Friday, June 19, 2026
Remi Oyo and Toye Olori
- Nigeria’s Independent Electoral Commission (INEC) has announced the guidelines for the country’s legislative and presidential elections which would be held on Feb 20 and Feb 27 respectively.
The guidelines, issued by INEC chairman, Justice Ephraim Akpata over the weekend, set the age limit for parliamentary aspirants to at least 35 years and presidential to not less than 40.
Each presidential aspirant must possess at least a high school diploma and pay a non-refundable fee of 100,000 Naira (about 1,200 US Dollars) to enable him or her to contest.

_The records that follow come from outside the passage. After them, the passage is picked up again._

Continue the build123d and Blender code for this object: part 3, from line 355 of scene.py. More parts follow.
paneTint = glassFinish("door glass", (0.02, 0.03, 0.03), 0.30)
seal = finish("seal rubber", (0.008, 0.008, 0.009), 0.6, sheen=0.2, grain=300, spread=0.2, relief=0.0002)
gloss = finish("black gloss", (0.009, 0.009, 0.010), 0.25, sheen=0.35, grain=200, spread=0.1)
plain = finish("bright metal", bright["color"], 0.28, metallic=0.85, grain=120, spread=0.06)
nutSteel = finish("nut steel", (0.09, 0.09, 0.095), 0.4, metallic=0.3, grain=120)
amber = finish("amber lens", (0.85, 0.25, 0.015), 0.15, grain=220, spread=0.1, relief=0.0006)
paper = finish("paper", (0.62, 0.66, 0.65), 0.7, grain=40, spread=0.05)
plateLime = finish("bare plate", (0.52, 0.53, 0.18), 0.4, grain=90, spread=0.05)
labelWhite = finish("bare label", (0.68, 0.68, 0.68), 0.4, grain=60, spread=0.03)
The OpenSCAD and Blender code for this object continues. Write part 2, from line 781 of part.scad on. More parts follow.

Similar education requirement applies to parliamentary aspirants who will pay a non-refundable fee of 20,000 Naira (about 250 US Dollars).
Nigeria’s three main political parties — the People’s Democratic Party (PDP), the Alliance for Democracy (AD) and the All People’s Party (APP) — have till Jan 30 to present their candidates for the legislative elections, but no date has been fixed for the Presidential aspirants yet.
Unhappy with some of the guidelines, the AD and APP say they will meet this week to challenge a ban by INEC on the proposed merger between the two parties.
INEC Secretary, Adamu Mu’azu, wrote to both parties at the weekend that Nigeria’s “electoral law does not envisage a situation where a candidate at an election is backed by two separate logos belonging to two separate parties.”
Mu’azu described the proposed alliance between the AD and APP — both arch rivals of Nigeria’s largest political party, the People’s Democratic Party (PDP) — as violating the decree governing the elections.
Confirming the meeting between the alliance and the INEC, Chukwumeka Ezeife, a top AD official, said they will re-apply to formalise the alliance.
Adding its voice to the debate, the Lagos-based human rights watchdog, the Constitutional Rights Project (CRP), urged electorates to reject INEC’s decision. “Let us resolve to begin the process of democratization by casting our votes,” said CRP in a statement over the weekend. “After the elections, let us resolve to defend the integrity of our votes, by challenging any attempt to violate the decision of the electorate.”
Meanwhile, the Joint Action Committee of Nigeria (JACON), a coalition of more than 50 pro-democracy and human rights groups, has threatened to call mass action by February if government continues to defy its demands for reforms.
JACON, which fought the government of the late dictator Sani Abacha (1993-1998) over its human rights abuses, gave the government of Gen Abdulsalaam Abubakar 30 days to accede to its demand or face mass action.
Sceptical about the transition to civilian rule, JACON chairman, Gani Fawehinmi, said “if, indeed, the military means to hand over power on May 29, why did the head of state (Abubakar) find it necessary to draw up a budget for a whole year?”
JACON described the duration of the budget as a “further indication that termination of military dictatorship in May 1999 is still in the realm of speculation”.
Fredrick Fasehun, President of a Pan-African group, Oodua Progressive Congress (OPC) whose militant members have been battling the police in Lagos, said the regime had put a lot of obstacles on the way to a smooth transition.
“The government is looking for excuses to disorganise their own transition. Nobody forced them to announce a new minimum wage. They announced it and the market women seized the opportunity to hike prices then government chickened out on the wage increase,” he told IPS this week.
“The government also has increased the price of fuel, the tuition fees in universities and has taken on the Ijaws in the Niger Delta and on the Yorubas (in Southwestern Nigeria),” he said.
“All these are meant to provoke protests and disrupt the transition to civil rule programme, which they have told the world, would terminate on May 29, with the swearing-in of a democratically elected president,” said Fasehun.
What worries JACON most, says Fawehinmi, is the disparity in the allocations of budget between the north and south. “The south, from where 67.92 percent of the total budgetted revenue comes from, is allocated only 20 percent of the total allocation. This for an area that produces the greater percentage of the country’s wealth is unfair,” the group said.
Ninety percent of Nigeria’s export revenue comes from oil which is produced in the Niger Delta region in the south.
JACON is also unhappy about Nigeria’s involvement in Sierra Leone where 15,000 Nigerian-led West African peace-keeping force, ECOMOG, is trying to flush out the rebels of the Revolutionary United Front (RUF) from the capital, Freetown.
The West African peace-keeping force in Sierra Leone, which was beefed up after the rebels infiltrated Freetown on Jan 6, has been drawn from Nigeria, Guinea and Ghana.
Nigeria spends about one million US Dollars a day in Sierra Leone, according to a senior official of the Sierra Leonean government.
Nigeria’s Army Chief of Logistics, Maj-Gen Chris Garuba, said Nigeria cannot afford to shy away from supporting its neighbours.
“If our neighbours are allowed to disintegrate, the backlog of refugees would ultimately be a burden to Nigeria,” he said.